Over the past three months, all our people have shown huge versatility and adaptability in the face of this crisis, and without that, we would be in a far worse place.
In a short space of time we ‘pivoted’ and adapted our operations from hotel, restaurant and bar operator, to a business offering home delivery meals & takeaway, cleaning (Cleanse) and maintenance services (Toolbox). Whilst these businesses may initially have been set up as temporary services in response to the impact of corona virus, given the positive feedback and referrals we have received from customers and clients, there is good reason for us to consider expanding these operations further.

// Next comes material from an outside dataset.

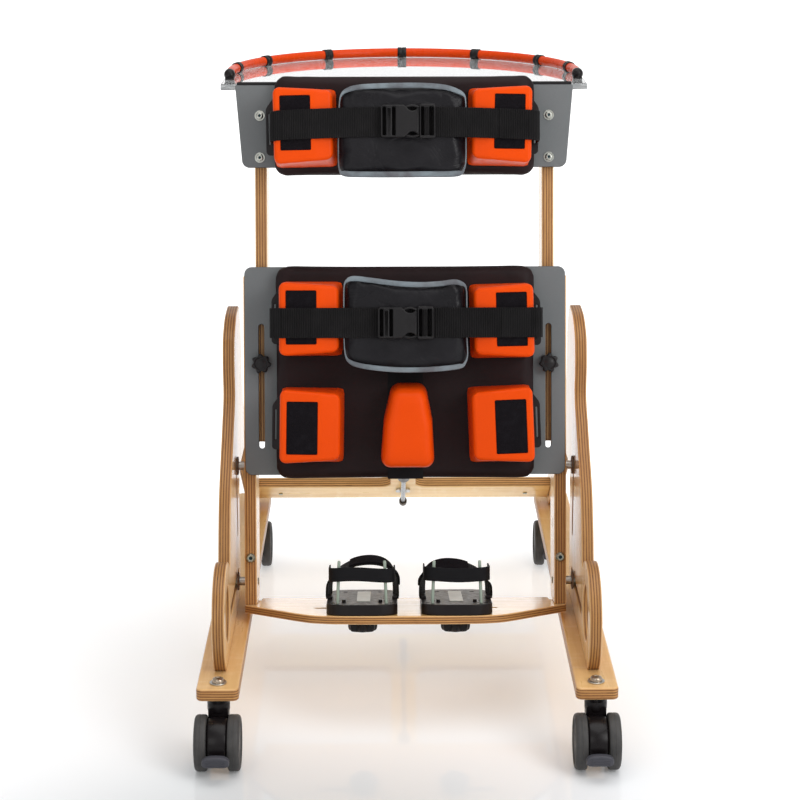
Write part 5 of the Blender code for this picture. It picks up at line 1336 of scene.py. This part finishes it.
def clip(i, angle):
    """A band clip round the rail, screwed down through the tray."""
    x, y = rail_point(angle)
    tangent = Vector((-A * math.sin(angle), B * math.cos(angle), 0)).normalized()
    c = Vector((x, y - Y_MID, rail_z))
    side_ = tangent.cross(Vector((0, 0, 1)))
    rings = []
    half, r_in, r_out = 0.0072, 0.0076, 0.0090
    for z, r in ((-half, r_in), (-half, r_out - 0.0004), (-half + 0.0005, r_out), (-0.0012, r_out), (-0.0006, r_out - 0.0005), (0.0006, r_out - 0.0005), (0.0012, r_out), (half - 0.0005, r_out), (half, r_out - 0.0004), (half, r_in)):
        rings.append([c + tangent * z + side_ * (r * math.cos(2 * math.pi * k / 32)) + Vector((0, 0, 1)) * (max(-0.0075, r * math.sin(2 * math.pi * k / 32))) for k in range(32)])
    piece(loft("rail_clip_%d" % i, rings, closed=True, angle=40.0), "tray_unit", M_BLACK)
    m = basis(tangent, Vector((0, 0, 1)).cross(tangent), (0, 0, 1), Vector((x, y - Y_MID, 0)))
    foot_ = plate("rail_clip_foot_%d" % i, [rounded_rect(-half, -0.0062, half, 0.0062, 0.0015, 4)], 0.0016, m @ Matrix.Translation((0, 0, 0.9085)), 0.0004, 2)
    piece(foot_, "tray_unit", M_BLACK)
    screw = lathe("rail_clip_screw_%d" % i, [(0.0, 0.8945), (0.0030, 0.8945), (0.0036, 0.8954), (0.0036, 0.8970), (0.0030, 0.8979), (0.0, 0.8979)], Matrix.Translation((x, y - Y_MID, 0)), 20)
    piece(screw, "tray_unit", M_STEEL)


for i, deg in enumerate((167.7, 145.9, 117.7, 90.1, 62.8, 34.0, 12.1)):
    clip(i, math.radians(deg))

# ---------------------------------------------------------------- sandals
SANDAL_T = 0.078
SOLE = (FOOT_S[1] + 0.0003, FOOT_S[1] + 0.0163)


def sandal(side, cx, mirror, apex, lean):
    body = "sandal_" + side
    k = mirror          # +1: the instep strap's high side is on the right
    outline = filleted([(cx - 0.0523, -0.012, 0.030), (cx + 0.0523, -0.012, 0.030), (cx + 0.0523, 0.154, 0.018), (cx + 0.030, 0.1665, 0.05), (cx - 0.030, 0.1665, 0.05), (cx - 0.0523, 0.154, 0.018)], 8)
    holes = [circle(cx + dx, t, 0.0030, 20) for dx in (-0.0265, 0.0265) for t in (0.132, 0.018)] + [circle(cx + dx, 0.143, 0.0026, 16) for dx in (-0.0430, 0.0430)]
    holes += [circle(cx + dx, 0.118, 0.0026, 16) for dx in (-0.0350, 0.0350)]
    piece(plate("sole_" + side, [outline] + holes, SOLE[1] - SOLE[0], XT(sum(SOLE) / 2), 0.0014, 3), body, M_SANDAL, "sandal_" + side)
    # low black screw heads beside the heel rods
    for tag, dx in (("l", -0.0270), ("r", 0.0270)):
        head = [(0.0, -0.002), (0.0029, -0.002), (0.0029, 0.0030), (0.0024, 0.0036), (0.0, 0.0037)]
        piece(lathe("sole_stud_%s_%s" % (side, tag), head, rotated(UP, at(cx + dx, SOLE[1], 0.132)), 28), body, M_GLOSS)
    # plain pale strip
    mid = 0.0020 if k > 0 else 0.0
    square = plate("sole_strip_" + side, [rounded_rect(cx + mid - 0.0100, 0.0200, cx + mid + 0.0100, 0.1290, 0.0022, 4)], 0.0012, XT(SOLE[1] + 0.0004), 0.0004, 2)
    piece(square, body, M_PALE)
    for tag, dx, tilt in (("l", -0.0358, 0.0024), ("r", 0.0358, -0.0024)):
        low, high = at(cx + dx, SOLE[1] - 0.004, 0.148), at(cx + dx + tilt, -0.1312, 0.148)
        n_ = 8
        path = [low.lerp(high, i / n_) for i in range(n_ + 1)] + [high + (high - low).normalized() * d for d in (0.0012, 0.0020, 0.0023)]
        radii = [0.00235] * (n_ + 1) + [0.0021, 0.0013, 0.0004]
        piece(tube("heel_rod_%s_%s" % (side, tag), path, 0.00235, 16, up=OUT, radii=radii), body, M_ROD)
    # heel band: across behind the heel, then forward along both sides
    t_b = 0.1545
    pts = []
    for i in range(9):
        pts.append((cx - k * 0.0478, 0.094 + (0.138 - 0.094) * i / 8))
    for i in range(1, 8):
        a = math.pi / 2 * i / 8
        pts.append((cx - k * (0.0478 - 0.0150 + 0.0150 * math.cos(a)), 0.1395 + 0.0150 * math.sin(a)))
    for i in range(9):
        pts.append((cx - k * (0.0328 - 0.0656 * i / 8), t_b))
    for i in range(1, 8):
        a = math.pi / 2 * i / 8
        pts.append((cx + k * (0.0328 + 0.0150 * math.sin(a)), 0.1395 + 0.0150 * math.cos(a)))
    for i in range(9):
        pts.append((cx + k * 0.0478, 0.138 - (0.138 - 0.094) * i / 8))
    path = [at(x, -0.1495 + 0.0012 * math.sin(x * 60) - 0.0016 * (0.15 - t) / 0.07, t) for x, t in pts]
    piece(ribbon("heel_band_" + side, path, UP, 0.0205, 0.0024), body, M_STRIP)
    # instep strap: from the sole's one side up, over the instep and down the other side
    t_i = 0.0800
    arch = [(k * 0.0500, SOLE[1] - 0.0005), (k * 0.0500, -0.1800), (k * 0.0496, -0.1680), (k * 0.0490, -0.1560), (k * 0.0445, -0.1440), (k * 0.0350, -0.1350), (k * 0.0220, -0.1298), (k * 0.0070, -0.1288), (-k * 0.0090, -0.1318),
            (-k * 0.0235, -0.1385), (-k * 0.0365, -0.1475), (-k * 0.0455, -0.1590), (-k * 0.0490, -0.1700), (-k * 0.0498, -0.1810), (-k * 0.0500, SOLE[1] - 0.0005)]
    flat = (0.1800 + apex) / (0.1800 - 0.1288)
    arch = [(x, s if s < -0.1800 else -0.1800 + (s + 0.1800) * flat) for x, s in arch]
    run = [Vector(p) for p in smooth_run(arch, 5)]
    tip = math.radians(lean)
    for tag, lift, wide, lo, hi in (("under", 0.0, 0.0300, 0.0, 1.0), ("over", 0.0023, 0.0275, 0.14, 0.62)):
        count = len(run)
        part = run[int(lo * (count - 1)) : int(hi * (count - 1)) + 1]
        pts3, turning = [], []
        for i, p in enumerate(part):
            a, b = part[max(i - 1, 0)], part[min(i + 1, len(part) - 1)]
            tangent = (b - a).normalized()
            normal = Vector((tangent.y, -tangent.x)) * k
            q = p - normal * lift * -1.0
            pts3.append(at(cx + q.x, q.y, t_i + 0.004 * math.sin(i * 0.05)))
            steep = tangent.y * tangent.y
            root = max(0.0, min(1.0, (q.y + 0.2080) / 0.020))
            turning.append(OUT * math.cos(tip) - UP * (math.sin(tip) * (1.0 - steep)) + Vector((math.copysign(1.0, q.x), 0, 0)) * (0.26 * steep * root))
        piece(ribbon("instep_strap_%s_%s" % (side, tag), pts3, turning, wide, 0.0022, 0.0), body, M_WEB_FOOT if tag == "under" else M_HOOK)
    # keepers that hold the strap's ends on the sole
    for tag, sg in (("l", -1), ("r", 1)):
        keeper = rounded_rect(cx + sg * 0.0500 - 0.0042, t_i - 0.019, cx + sg * 0.0500 + 0.0024, t_i + 0.019, 0.001, 3)
        keeper = rounded_rect(min(cx + sg * 0.0445, cx + sg * 0.0522), t_i - 0.019, max(cx + sg * 0.0445, cx + sg * 0.0522), t_i + 0.019, 0.001, 3)
        piece(plate("strap_keeper_%s_%s" % (side, tag), [keeper], 0.0050, XT(SOLE[1] + 0.0020), 0.0010, 2), body, M_SANDAL)


sandal("left", -0.0650, 1, -0.1363, 17.0)
sandal("right", 0.0742, -1, -0.1430, 25.0)

# ---------------------------------------------------------------- floor, light, camera
def floor_material():
    n = Nodes("studio_floor", 0.16, Specular_IOR_Level=0.5)
    p = n.place
    glow_reach = n.node("ShaderNodeVectorMath", {0: n.scaled(p, (1.0, 1.0, 0.0)), 1: (0.0, -0.9, 0.0)}, out=1, operation="DISTANCE")
    cloud = n.noise(p, 1.3, 2.0, 0.5)
    # painted shade: the floor's colour is darker near a point in front of the frame
    near = n.node("ShaderNodeVectorMath", {0: n.scaled(p, (1.0, 1.0, 0.0)), 1: (-0.15, -0.9, 0.0)}, out=1, operation="DISTANCE")
    tint = n.mix(n.ramp(cloud, 0.3, 0.7), (0.865, 0.875, 0.890), (0.845, 0.858, 0.876))
    n.set("Base Color", n.mix(n.ramp(near, 0.30, 0.64), (0.640, 0.656, 0.662), tint))
    n.set("Roughness", n.ramp(n.noise(p, 3.0, 3.0, 0.5), 0.3, 0.7, 0.006, 0.014))
    # painted light: the floor glows white, more the farther it lies from a point in front of the frame
    n.set("Emission Color", (1.0, 1.0, 1.0))
    n.set("Emission Strength", n.ramp(glow_reach, 0.0, 2.4, 0.0, 0.74))
    return n.mat


bm = bmesh.new()
rings = []
for r in (0.0, 0.6, 1.2, 2.5, 5.0, 10.0, 40.0):
    rings.append([bm.verts.new((0, 0, 0))] if r == 0 else [bm.verts.new((r * math.cos(2 * math.pi * i / 96), r * math.sin(2 * math.pi * i / 96), 0)) for i in range(96)])
for a, b in zip(rings, rings[1:]):
    for i in range(96):
        j = (i + 1) % 96
        if len(a) == 1:
            bm.faces.new((a[0], b[i], b[j]))
        else:
            bm.faces.new((a[i], b[i], b[j], a[j]))
mesh = bpy.data.meshes.new("studio_floor")
bm.to_mesh(mesh)
bm.free()
floor = bpy.data.objects.new("studio_floor", mesh)
bpy.context.scene.collection.objects.link(floor)
floor.data.materials.append(floor_material())

world = bpy.data.worlds.new("studio")
bpy.context.scene.world = world
world.use_nodes = True
world.node_tree.nodes["Background"].inputs["Color"].default_value = (1.0, 1.0, 1.0, 1.0)
# a white wall of light low down behind the frame, dimmer all round and above
sky = world.node_tree
coord, split = sky.nodes.new("ShaderNodeTexCoord"), sky.nodes.new("ShaderNodeSeparateXYZ")
behind, low_down, both, level = (sky.nodes.new(k) for k in ("ShaderNodeMapRange", "ShaderNodeMapRange", "ShaderNodeMath", "ShaderNodeMath"))
sky.links.new(coord.outputs["Generated"], split.inputs[0])
for node, socket, a0, a1 in ((behind, "Y", 0.45, 0.80), (low_down, "Z", 0.30, 0.16)):
    sky.links.new(split.outputs[socket], node.inputs["Value"])
    node.inputs["From Min"].default_value, node.inputs["From Max"].default_value = a0, a1
both.operation = "MULTIPLY"
sky.links.new(behind.outputs["Result"], both.inputs[0])
sky.links.new(low_down.outputs["Result"], both.inputs[1])
level.operation = "MULTIPLY_ADD"
sky.links.new(both.outputs[0], level.inputs[0])
level.inputs[1].default_value, level.inputs[2].default_value = 0.35, 0.58
sky.links.new(level.outputs[0], sky.nodes["Background"].inputs["Strength"])


def area_light(name, location, target, size, power, colour=(1, 1, 1), size_y=None):
    data = bpy.data.lights.new(name, "AREA")
    data.energy = power
    data.color = colour
    data.shape = "RECTANGLE"
    data.size = size
    data.size_y = size_y or size
    obj = bpy.data.objects.new(name, data)
    bpy.context.scene.collection.objects.link(obj)
    obj.location = location
    obj.rotation_euler = (Vector(target) - Vector(location)).to_track_quat("-Z", "Y").to_euler()
    return obj


area_light("overhead", (0.3, -0.3, 3.0), (0, 0, 0.4), 2.4, 36.0, (1.0, 0.995, 0.985), 2.8)
area_light("front_fill", (-1.4, -3.6, 2.0), (0, 0, 0.5), 1.8, 14.0, (1.0, 0.99, 0.98))
area_light("right_fill", (2.2, -2.6, 2.2), (0, 0, 0.7), 1.6, 54.0)

camera_data = bpy.data.cameras.new("camera")
camera_data.lens = 99.2
camera_data.sensor_width = 36.0
camera_data.clip_end = 100.0
camera_data.shift_x = 1.9 / 800
camera_data.shift_y = 0.8 / 800
camera = bpy.data.objects.new("camera", camera_data)
bpy.context.scene.collection.objects.link(camera)
PIT = math.radians(14.96)
YAW = math.atan(11 / 2204.0 * math.cos(PIT))
ROLL = math.radians(-0.13)
cp, sp, cyw, syw = math.cos(PIT), math.sin(PIT), math.cos(YAW), math.sin(YAW)
forward = Vector((syw * cp, cyw * cp, -sp))
right = Vector((cyw, -syw, 0))
upward = Vector((syw * sp, cyw * sp, cp))
right, upward = right * math.cos(ROLL) + upward * math.sin(ROLL), upward * math.cos(ROLL) - right * math.sin(ROLL)
camera.matrix_world = basis(right, upward, -forward, (-0.026, -2.874 - Y_MID, 1.305))
bpy.context.scene.camera = camera
bpy.context.scene.view_settings.view_transform = "Standard"
bpy.context.scene.view_settings.look = "None"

We were due to be celebrating our centenary year as a family business and a significant amount of hard work, planning and investment had gone into what promised to be a year of celebration with our teams, and fundraising for our chosen charities. Whilst it won’t be quite the same we will still find time to mark the occasion.
2020 is ‘write-off’ year for the hospitality industry, and for most - in particular hotels - success will be measured by survival. There is much talk of a ‘three winter’ trading scenario. Having come out of winter 2019, summer 2020 trade will now be on par with a regular winter at best. This will mean businesses will go into winter 2020 without the benefit of a summer season to boost coffers, and understandably reinvestment over the forthcoming winter will be minimal. This has a knock-on impact on all suppliers, contractors and trades who would usually rely on the winter refurb works undertaken by hospitality businesses.
The immediate future promises to be tough, and stark business decisions will need to be made, depending on, and possibly despite, upcoming government guidance. The ramifications are likely to have a long-lasting impact on Jersey’s product offering, and future ability to market its self as a tourist destination.